Humphreys cautioned his readers to distinguish between two breeds of Calvinists. "Some extreme Calvinists have opposed activism concerning evangelism and missions. However, we today recognize that position as hyper-Calvinism. ... Calvinists at their best have been activists and have supported evangelism and missions," Humphreys wrote.

Though many reformed theologians teach God is absolutely sovereign and therefore has predestined every detail of human history, Estep indicated such an idea is incompatible with biblical teachings about sin.

"Calvinism robs the individual of responsibility for his/her own conduct, making a person into a puppet on a string or a robot programmed from birth to death with no will of his/her own," Estep wrote.

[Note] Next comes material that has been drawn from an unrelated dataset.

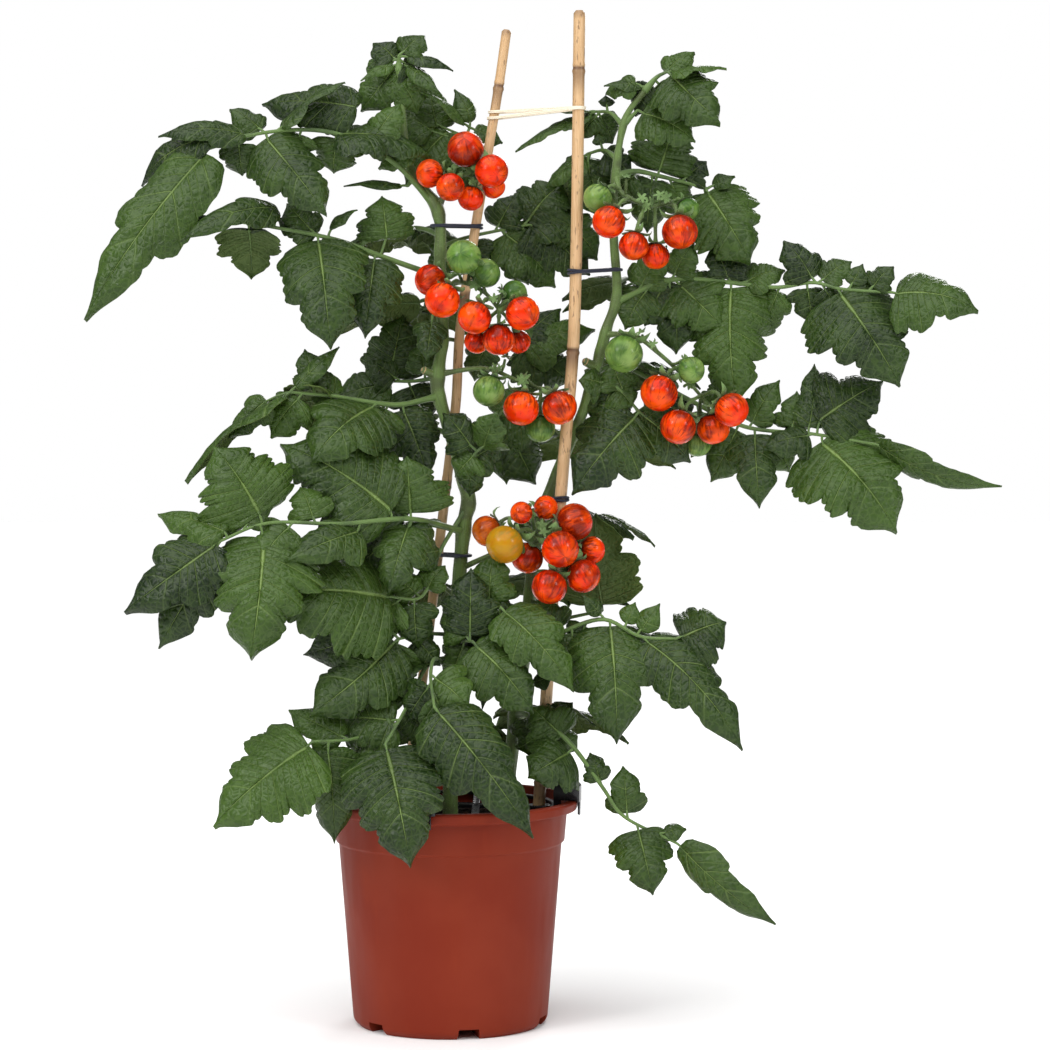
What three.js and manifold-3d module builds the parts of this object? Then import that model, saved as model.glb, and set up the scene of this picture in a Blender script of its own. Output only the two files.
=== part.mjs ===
// A tomato plant in a nursery pot: two leafy stems tied to two bamboo canes, with six trusses of cherry
// tomatoes. Millimetres, +Z up, the origin at the middle of the pot's underside, the front towards -Y.
import * as THREE from "three";
import { mergeVertices } from "three/addons/utils/BufferGeometryUtils.js";
import Module from "manifold-3d";

const wasm = await Module();
wasm.setup();

// Driving sizes
const CLEARANCE = 0.35;
const ROUND_SIDES = 24;
const RIM_RADIUS = 105;
const POT_HEIGHT = 184;
const LIP_HEIGHT = 8.5;
const BAND_RADIUS = 95.5;
const GROOVE_HEIGHT = 150;
const GROOVE_RADIUS = 91;
const BASE_RADIUS = 79.5;
const POT_WALL = 2;
const POT_FLOOR = 10;
const FOOT_NOTCHES = 6;
const NOTCH_WIDTH = 15;
const NOTCH_HEIGHT = 7;
const NOTCH_INNER_RADIUS = 42;
const FIRST_NOTCH = 12;
const SOIL_TOP = 169;
const SOIL_MOUND = 4;
const STEM_FOOT = 128;
const CANE_FOOT = 40;
const CANE_STEPS = 13;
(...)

Similarly, Humphreys cited three problems with a reformed view of God's sovereignty:

-- "If God willed that human beings sin, how is God not the author of sin?"

-- "If God willed the damnation of certain human beings, how can God be said to have loved them?"

-- "If God willed the final destiny of each and every human being, in what sense can human beings be said to have been free?"

Ascol said Calvinism sees "God as absolutely sovereign and man as absolutely responsible. (Calvinism) is not embarrassed by biblical words like predestine, elect and purpose. Nor is it afraid of biblical words like choose, repent and believe."

An extremely serious accusation, Ascol suggested, was Estep's claim that God, as portrayed by Calvinism, is more like Allah, the God of Islam.

Such a statement, Ascol said, "borders on blasphemy. While this may be true of (Estep's) straw man which he has constructed and called Calvinism, it could not be further from the truth of historic, Southern Baptist Calvinism."

Haines agreed: "Other than divine sovereignty, Islam's Allah has nothing in common with the personal, loving Father who graciously saves sinners through the blood of his beloved Son. The impersonal, unconcerned Potentate of Islam is nowhere present in the portrayal of our Heavenly Father that we find in Calvinism."